Source data:
════════

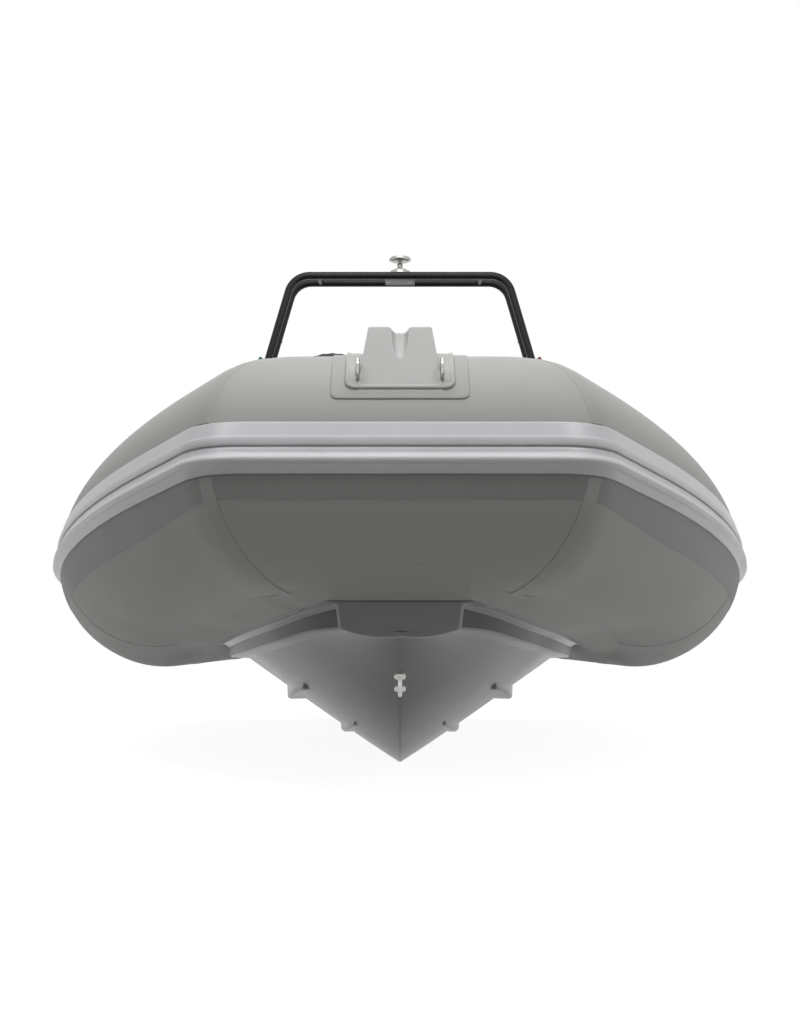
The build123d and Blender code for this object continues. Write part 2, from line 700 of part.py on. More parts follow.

════════

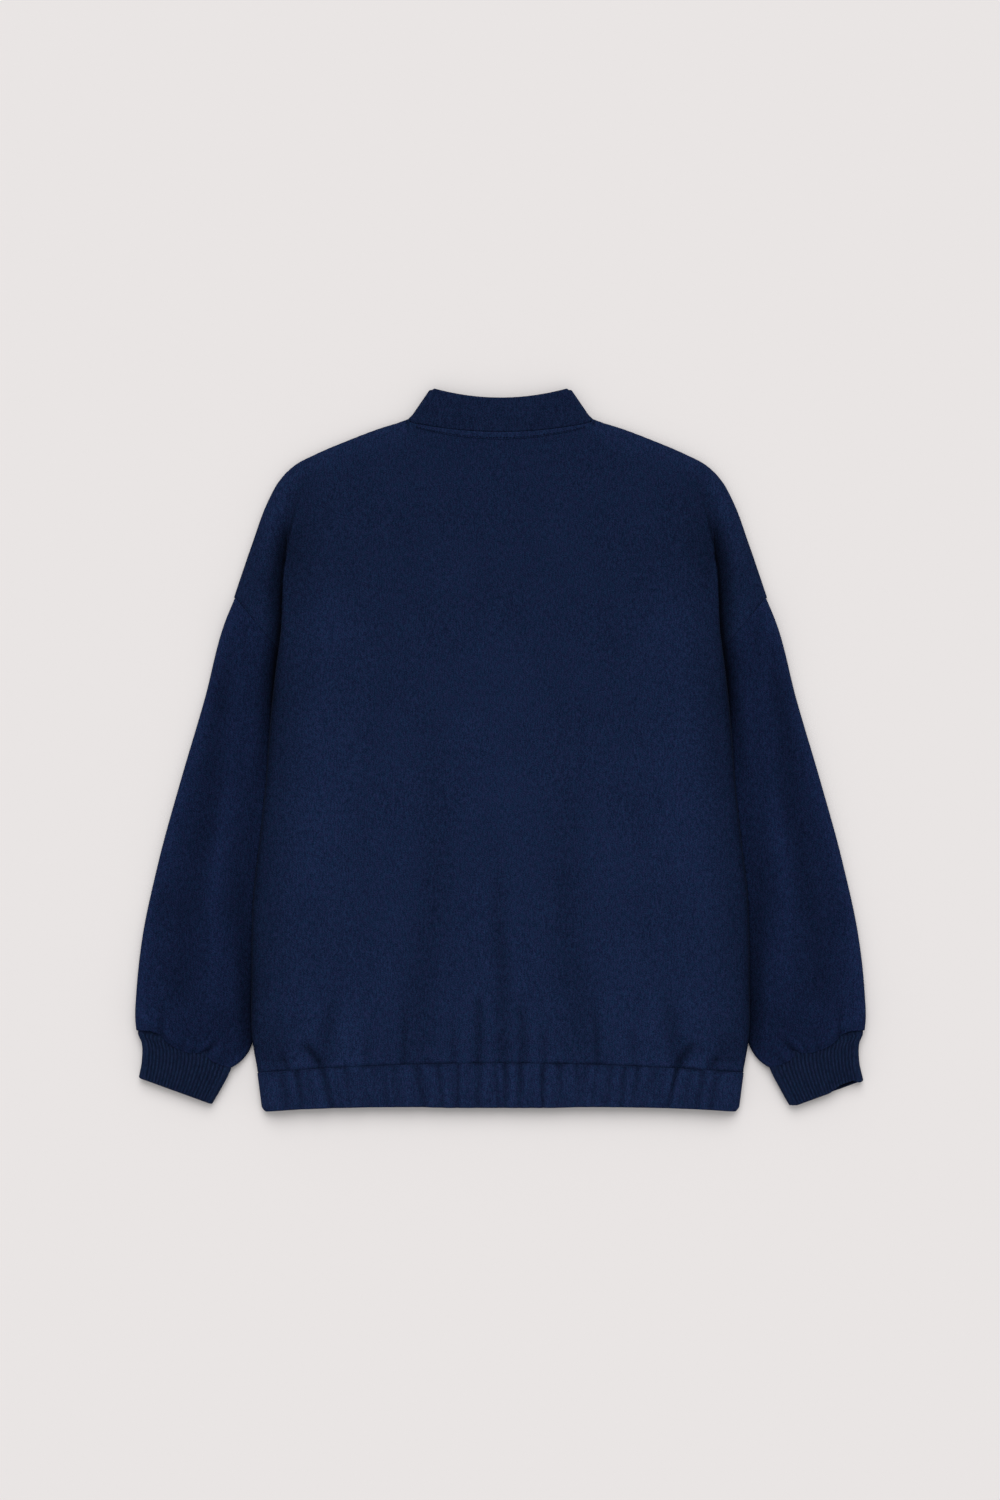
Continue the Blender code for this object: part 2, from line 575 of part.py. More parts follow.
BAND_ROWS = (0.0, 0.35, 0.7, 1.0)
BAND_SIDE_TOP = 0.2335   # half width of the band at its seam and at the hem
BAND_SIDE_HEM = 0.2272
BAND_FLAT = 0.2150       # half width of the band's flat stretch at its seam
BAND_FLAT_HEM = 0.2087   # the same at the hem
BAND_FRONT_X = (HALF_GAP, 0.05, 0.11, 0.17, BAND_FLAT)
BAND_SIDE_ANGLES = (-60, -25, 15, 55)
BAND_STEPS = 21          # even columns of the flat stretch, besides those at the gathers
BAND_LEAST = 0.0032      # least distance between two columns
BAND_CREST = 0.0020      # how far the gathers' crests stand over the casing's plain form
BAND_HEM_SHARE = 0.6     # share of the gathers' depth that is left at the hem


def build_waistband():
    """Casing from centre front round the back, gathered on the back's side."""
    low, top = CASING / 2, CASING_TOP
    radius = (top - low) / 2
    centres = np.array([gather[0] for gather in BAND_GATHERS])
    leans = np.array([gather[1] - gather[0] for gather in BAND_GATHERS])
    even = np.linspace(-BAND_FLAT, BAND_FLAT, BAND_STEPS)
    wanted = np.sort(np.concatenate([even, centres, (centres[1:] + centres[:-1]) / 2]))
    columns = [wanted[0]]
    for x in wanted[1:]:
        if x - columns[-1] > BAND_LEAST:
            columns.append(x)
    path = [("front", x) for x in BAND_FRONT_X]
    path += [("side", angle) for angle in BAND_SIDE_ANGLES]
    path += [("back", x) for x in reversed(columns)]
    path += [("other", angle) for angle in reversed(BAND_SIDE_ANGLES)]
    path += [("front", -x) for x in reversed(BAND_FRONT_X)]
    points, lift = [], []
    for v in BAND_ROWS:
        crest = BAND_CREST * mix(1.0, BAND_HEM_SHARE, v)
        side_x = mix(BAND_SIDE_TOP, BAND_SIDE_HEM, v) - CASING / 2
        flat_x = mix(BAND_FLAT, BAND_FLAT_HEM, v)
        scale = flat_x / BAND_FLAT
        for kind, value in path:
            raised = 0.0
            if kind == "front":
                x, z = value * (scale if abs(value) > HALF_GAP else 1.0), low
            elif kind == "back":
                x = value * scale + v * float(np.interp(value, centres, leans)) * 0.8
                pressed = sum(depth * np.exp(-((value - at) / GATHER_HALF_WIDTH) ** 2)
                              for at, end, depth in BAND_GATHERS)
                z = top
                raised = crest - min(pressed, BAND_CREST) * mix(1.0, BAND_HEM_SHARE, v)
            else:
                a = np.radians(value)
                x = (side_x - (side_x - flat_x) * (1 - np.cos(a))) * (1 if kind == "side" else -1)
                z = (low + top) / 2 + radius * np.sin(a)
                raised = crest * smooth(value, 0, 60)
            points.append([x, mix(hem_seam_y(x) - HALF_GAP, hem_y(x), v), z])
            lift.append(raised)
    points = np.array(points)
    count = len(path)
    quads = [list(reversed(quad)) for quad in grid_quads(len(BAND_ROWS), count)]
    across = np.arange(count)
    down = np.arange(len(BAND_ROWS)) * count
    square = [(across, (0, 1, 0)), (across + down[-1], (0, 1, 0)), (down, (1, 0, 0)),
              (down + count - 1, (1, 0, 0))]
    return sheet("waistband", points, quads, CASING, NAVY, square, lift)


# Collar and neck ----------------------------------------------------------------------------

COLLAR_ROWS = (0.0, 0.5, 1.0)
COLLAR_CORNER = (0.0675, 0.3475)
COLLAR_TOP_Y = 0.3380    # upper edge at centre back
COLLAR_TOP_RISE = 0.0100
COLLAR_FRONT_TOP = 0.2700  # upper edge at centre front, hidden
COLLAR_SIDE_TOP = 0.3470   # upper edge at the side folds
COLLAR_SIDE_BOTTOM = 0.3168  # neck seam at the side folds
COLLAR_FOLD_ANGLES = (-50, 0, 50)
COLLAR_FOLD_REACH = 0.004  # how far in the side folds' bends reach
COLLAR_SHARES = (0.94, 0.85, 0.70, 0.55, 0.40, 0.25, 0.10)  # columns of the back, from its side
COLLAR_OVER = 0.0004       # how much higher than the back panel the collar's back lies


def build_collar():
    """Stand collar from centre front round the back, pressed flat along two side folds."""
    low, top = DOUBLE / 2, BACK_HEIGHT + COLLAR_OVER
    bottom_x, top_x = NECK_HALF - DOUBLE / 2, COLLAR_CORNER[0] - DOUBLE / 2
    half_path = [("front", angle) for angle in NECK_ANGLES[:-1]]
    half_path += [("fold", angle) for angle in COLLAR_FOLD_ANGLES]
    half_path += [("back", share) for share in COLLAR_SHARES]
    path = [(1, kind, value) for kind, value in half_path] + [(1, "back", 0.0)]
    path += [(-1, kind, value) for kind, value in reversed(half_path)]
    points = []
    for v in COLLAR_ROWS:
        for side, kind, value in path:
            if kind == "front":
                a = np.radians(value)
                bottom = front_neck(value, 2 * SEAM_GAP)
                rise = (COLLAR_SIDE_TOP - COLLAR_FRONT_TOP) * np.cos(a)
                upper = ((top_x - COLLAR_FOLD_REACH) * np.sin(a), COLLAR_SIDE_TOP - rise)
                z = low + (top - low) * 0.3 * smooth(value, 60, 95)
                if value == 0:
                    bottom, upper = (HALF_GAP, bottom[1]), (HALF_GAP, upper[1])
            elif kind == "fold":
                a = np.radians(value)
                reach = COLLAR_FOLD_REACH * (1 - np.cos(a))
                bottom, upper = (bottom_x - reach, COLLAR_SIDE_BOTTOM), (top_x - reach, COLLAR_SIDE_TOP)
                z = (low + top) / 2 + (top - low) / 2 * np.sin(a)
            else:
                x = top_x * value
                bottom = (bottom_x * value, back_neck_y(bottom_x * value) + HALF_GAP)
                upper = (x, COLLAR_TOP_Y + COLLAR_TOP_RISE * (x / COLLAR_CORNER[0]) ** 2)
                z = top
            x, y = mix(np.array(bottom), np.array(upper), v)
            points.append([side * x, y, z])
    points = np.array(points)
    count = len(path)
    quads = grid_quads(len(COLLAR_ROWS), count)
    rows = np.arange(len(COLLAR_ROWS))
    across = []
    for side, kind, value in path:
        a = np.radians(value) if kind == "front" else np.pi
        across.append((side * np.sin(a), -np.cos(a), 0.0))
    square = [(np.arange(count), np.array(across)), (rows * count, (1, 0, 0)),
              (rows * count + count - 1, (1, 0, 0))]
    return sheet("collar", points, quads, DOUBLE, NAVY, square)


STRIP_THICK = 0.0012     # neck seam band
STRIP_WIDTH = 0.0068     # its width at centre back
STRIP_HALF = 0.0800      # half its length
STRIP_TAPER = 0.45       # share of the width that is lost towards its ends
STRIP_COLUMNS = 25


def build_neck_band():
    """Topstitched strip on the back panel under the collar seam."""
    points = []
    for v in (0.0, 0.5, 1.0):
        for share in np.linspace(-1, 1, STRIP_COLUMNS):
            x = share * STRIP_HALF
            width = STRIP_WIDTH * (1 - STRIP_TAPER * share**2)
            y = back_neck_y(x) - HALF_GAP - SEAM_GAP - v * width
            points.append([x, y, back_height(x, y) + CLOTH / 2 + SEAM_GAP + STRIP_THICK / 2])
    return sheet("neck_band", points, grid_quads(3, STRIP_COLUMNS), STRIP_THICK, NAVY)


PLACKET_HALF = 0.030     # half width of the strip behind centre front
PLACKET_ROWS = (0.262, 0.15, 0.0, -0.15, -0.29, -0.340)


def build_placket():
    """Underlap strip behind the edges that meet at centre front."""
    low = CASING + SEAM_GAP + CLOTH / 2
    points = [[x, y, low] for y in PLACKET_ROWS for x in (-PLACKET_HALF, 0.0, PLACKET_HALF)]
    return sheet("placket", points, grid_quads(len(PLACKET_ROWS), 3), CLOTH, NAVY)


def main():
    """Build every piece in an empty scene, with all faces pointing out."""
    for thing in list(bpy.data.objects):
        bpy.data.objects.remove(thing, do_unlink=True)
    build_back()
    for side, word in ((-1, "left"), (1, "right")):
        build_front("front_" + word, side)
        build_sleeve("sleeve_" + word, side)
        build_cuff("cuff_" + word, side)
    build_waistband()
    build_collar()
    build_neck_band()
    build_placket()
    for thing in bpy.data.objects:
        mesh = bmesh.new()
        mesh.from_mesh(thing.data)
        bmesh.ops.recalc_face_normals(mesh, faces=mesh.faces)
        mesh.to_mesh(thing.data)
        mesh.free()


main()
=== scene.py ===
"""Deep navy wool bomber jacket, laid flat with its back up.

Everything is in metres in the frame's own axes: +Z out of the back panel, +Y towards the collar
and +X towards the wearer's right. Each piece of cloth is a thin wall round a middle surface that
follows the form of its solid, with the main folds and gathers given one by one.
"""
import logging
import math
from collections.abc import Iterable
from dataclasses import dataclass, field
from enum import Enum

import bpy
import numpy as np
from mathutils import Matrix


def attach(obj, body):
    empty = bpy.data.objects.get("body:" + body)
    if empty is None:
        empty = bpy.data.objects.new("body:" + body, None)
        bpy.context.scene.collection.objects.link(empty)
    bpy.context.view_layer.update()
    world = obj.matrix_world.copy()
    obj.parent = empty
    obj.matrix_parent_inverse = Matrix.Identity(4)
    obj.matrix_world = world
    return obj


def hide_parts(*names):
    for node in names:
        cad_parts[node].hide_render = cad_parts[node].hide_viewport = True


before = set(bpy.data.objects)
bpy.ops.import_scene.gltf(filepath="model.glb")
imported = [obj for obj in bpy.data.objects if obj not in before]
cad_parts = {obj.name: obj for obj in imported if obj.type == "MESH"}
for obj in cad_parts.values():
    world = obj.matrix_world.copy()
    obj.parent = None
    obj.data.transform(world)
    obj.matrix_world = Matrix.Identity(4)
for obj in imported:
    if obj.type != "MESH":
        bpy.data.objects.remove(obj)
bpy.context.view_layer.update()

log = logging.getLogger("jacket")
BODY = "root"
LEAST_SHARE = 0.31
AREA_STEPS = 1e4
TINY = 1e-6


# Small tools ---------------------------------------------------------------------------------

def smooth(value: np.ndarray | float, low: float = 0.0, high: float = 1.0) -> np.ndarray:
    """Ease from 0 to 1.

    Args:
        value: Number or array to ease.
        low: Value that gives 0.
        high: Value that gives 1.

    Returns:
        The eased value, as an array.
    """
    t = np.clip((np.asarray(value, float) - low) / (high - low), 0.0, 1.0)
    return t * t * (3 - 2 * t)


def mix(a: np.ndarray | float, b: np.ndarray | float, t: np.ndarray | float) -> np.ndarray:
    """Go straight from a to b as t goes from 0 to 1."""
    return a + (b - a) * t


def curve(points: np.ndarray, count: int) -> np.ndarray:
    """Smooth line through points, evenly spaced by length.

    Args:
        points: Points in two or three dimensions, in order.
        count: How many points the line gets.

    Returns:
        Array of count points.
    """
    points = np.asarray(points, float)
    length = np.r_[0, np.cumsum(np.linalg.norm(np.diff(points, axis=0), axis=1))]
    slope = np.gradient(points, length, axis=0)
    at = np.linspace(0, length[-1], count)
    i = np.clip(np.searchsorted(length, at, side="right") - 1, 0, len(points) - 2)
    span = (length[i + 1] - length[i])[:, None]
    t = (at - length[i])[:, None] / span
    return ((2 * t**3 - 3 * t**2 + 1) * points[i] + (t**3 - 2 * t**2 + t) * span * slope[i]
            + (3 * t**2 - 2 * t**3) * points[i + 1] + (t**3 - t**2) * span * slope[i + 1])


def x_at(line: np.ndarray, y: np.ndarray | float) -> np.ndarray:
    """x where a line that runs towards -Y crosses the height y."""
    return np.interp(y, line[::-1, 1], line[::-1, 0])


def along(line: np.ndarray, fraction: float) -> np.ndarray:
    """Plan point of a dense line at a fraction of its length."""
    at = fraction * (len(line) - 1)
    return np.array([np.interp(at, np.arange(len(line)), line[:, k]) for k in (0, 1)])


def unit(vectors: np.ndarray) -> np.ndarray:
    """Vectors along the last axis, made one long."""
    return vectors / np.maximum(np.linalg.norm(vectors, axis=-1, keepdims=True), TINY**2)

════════

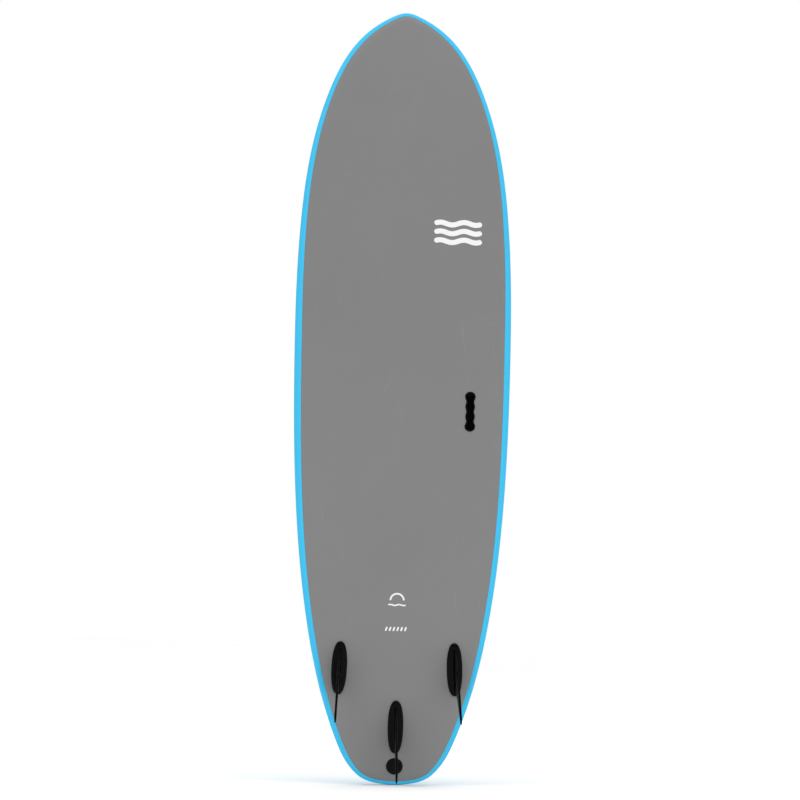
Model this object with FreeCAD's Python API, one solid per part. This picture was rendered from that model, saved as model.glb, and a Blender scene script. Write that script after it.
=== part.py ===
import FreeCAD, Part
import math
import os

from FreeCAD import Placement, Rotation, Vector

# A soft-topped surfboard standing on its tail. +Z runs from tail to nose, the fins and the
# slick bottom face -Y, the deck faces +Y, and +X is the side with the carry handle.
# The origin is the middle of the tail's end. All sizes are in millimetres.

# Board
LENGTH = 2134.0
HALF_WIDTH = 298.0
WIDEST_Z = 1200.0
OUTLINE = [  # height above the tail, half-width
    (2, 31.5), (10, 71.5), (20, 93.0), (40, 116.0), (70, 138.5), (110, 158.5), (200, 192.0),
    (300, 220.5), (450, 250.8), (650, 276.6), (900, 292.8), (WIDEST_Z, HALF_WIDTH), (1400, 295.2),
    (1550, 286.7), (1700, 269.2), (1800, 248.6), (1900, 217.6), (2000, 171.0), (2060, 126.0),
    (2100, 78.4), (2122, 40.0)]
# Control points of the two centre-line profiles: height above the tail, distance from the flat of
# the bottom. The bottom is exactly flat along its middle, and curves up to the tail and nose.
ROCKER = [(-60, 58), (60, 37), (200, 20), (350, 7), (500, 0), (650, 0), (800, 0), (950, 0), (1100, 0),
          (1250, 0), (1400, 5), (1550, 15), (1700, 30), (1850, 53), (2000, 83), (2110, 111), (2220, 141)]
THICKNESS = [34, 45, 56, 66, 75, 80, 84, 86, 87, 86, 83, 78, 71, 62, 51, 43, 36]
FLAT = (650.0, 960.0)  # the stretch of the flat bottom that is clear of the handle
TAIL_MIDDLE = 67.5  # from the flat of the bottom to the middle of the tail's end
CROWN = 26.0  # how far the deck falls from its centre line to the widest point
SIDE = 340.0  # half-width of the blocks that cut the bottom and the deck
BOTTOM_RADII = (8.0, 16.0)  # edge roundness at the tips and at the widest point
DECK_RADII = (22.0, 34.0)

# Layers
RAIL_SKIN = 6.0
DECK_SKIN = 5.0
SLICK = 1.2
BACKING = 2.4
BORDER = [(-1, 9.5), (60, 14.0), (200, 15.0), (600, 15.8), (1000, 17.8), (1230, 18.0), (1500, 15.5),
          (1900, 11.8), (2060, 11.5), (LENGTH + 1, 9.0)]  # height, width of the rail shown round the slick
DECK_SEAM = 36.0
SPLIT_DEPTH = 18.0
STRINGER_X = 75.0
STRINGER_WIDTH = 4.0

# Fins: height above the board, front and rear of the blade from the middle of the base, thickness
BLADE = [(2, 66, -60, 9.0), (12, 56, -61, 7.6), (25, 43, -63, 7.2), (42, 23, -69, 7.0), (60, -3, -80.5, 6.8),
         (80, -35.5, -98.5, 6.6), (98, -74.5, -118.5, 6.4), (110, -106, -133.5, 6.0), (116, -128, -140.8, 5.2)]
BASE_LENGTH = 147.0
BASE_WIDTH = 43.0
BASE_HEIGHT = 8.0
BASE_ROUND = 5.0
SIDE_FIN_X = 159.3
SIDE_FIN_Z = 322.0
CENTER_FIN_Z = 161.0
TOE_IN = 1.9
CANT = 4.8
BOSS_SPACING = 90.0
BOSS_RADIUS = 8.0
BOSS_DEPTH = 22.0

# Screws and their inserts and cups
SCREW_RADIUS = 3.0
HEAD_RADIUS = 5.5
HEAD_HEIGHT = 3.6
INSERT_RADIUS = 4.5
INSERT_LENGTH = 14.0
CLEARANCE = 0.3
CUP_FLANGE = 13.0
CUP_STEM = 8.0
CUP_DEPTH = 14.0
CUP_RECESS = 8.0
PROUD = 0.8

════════

Instructions to follow:
Copy out exactly the lines running from the one with "PLACKET_HALF = 0.030" to the one with "for node in", including both ends, and nothing more.

Task output:
PLACKET_HALF = 0.030     # half width of the strip behind centre front
PLACKET_ROWS = (0.262, 0.15, 0.0, -0.15, -0.29, -0.340)


def build_placket():
    """Underlap strip behind the edges that meet at centre front."""
    low = CASING + SEAM_GAP + CLOTH / 2
    points = [[x, y, low] for y in PLACKET_ROWS for x in (-PLACKET_HALF, 0.0, PLACKET_HALF)]
    return sheet("placket", points, grid_quads(len(PLACKET_ROWS), 3), CLOTH, NAVY)


def main():
    """Build every piece in an empty scene, with all faces pointing out."""
    for thing in list(bpy.data.objects):
        bpy.data.objects.remove(thing, do_unlink=True)
    build_back()
    for side, word in ((-1, "left"), (1, "right")):
        build_front("front_" + word, side)
        build_sleeve("sleeve_" + word, side)
        build_cuff("cuff_" + word, side)
    build_waistband()
    build_collar()
    build_neck_band()
    build_placket()
    for thing in bpy.data.objects:
        mesh = bmesh.new()
        mesh.from_mesh(thing.data)
        bmesh.ops.recalc_face_normals(mesh, faces=mesh.faces)
        mesh.to_mesh(thing.data)
        mesh.free()


main()
=== scene.py ===
"""Deep navy wool bomber jacket, laid flat with its back up.

Everything is in metres in the frame's own axes: +Z out of the back panel, +Y towards the collar
and +X towards the wearer's right. Each piece of cloth is a thin wall round a middle surface that
follows the form of its solid, with the main folds and gathers given one by one.
"""
import logging
import math
from collections.abc import Iterable
from dataclasses import dataclass, field
from enum import Enum

import bpy
import numpy as np
from mathutils import Matrix


def attach(obj, body):
    empty = bpy.data.objects.get("body:" + body)
    if empty is None:
        empty = bpy.data.objects.new("body:" + body, None)
        bpy.context.scene.collection.objects.link(empty)
    bpy.context.view_layer.update()
    world = obj.matrix_world.copy()
    obj.parent = empty
    obj.matrix_parent_inverse = Matrix.Identity(4)
    obj.matrix_world = world
    return obj


def hide_parts(*names):
    for node in names:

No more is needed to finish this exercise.